Net inflows did fall 24% in Q2 to $139 billion, though, a reflection of broader slowdowns in market flows globally, according to the report. In Q1, net inflows had climbed to a record high, the fourth consecutive quarter to do so. But even the slowdown in Q2 still reflects higher ESG inflows compared to 2020. 

The last few months have marked a regulatory push globally to better define ESG investing, and restrict misleading financial products that claim to be “green.” In March, the EU passed regulation that requires fund managers to disclose how their products meet ESG standards, and in June, the U.K. government launched a new watchdog to tackle greenwashing. At the SEC, Gensler has asked the staff to look into reviewing the regulator’s fund names rule. 

The SEC is likely still facing a long road before any climate disclosure rule proposal would go into effect, though. Republicans on Capitol Hill have already started to zero in on concerns about why the SEC should be looking at the issue altogether.
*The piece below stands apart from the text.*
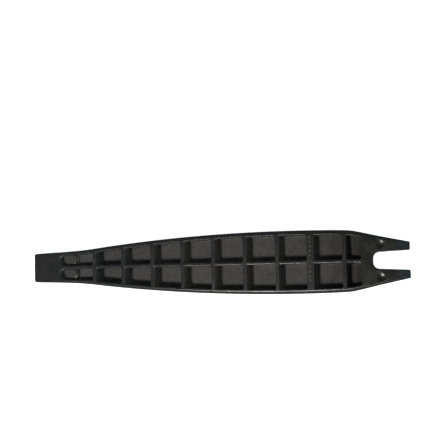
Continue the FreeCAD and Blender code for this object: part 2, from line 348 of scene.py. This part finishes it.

Meanwhile, the agency’s two Republican representatives, Commissioners Hester Peirce and Elad Roisman, have raised questions about if such ESG factors are material — the gold standard in U.S. securities laws that mandates an issue be reported — then why are companies not reporting them. 

“I feel like a broken record, but our disclosure framework already requires public issuers to provide information that is material to investors, including information one might categorize as ‘E,’ ’S,’ or ‘G,’ Roisman said in a June speech. “To the extent that other material risks to a company can be classified as ‘E,’ ’S,’ or ‘G,’ I do not see a legal justification for failing to disclose that information under our existing rules.”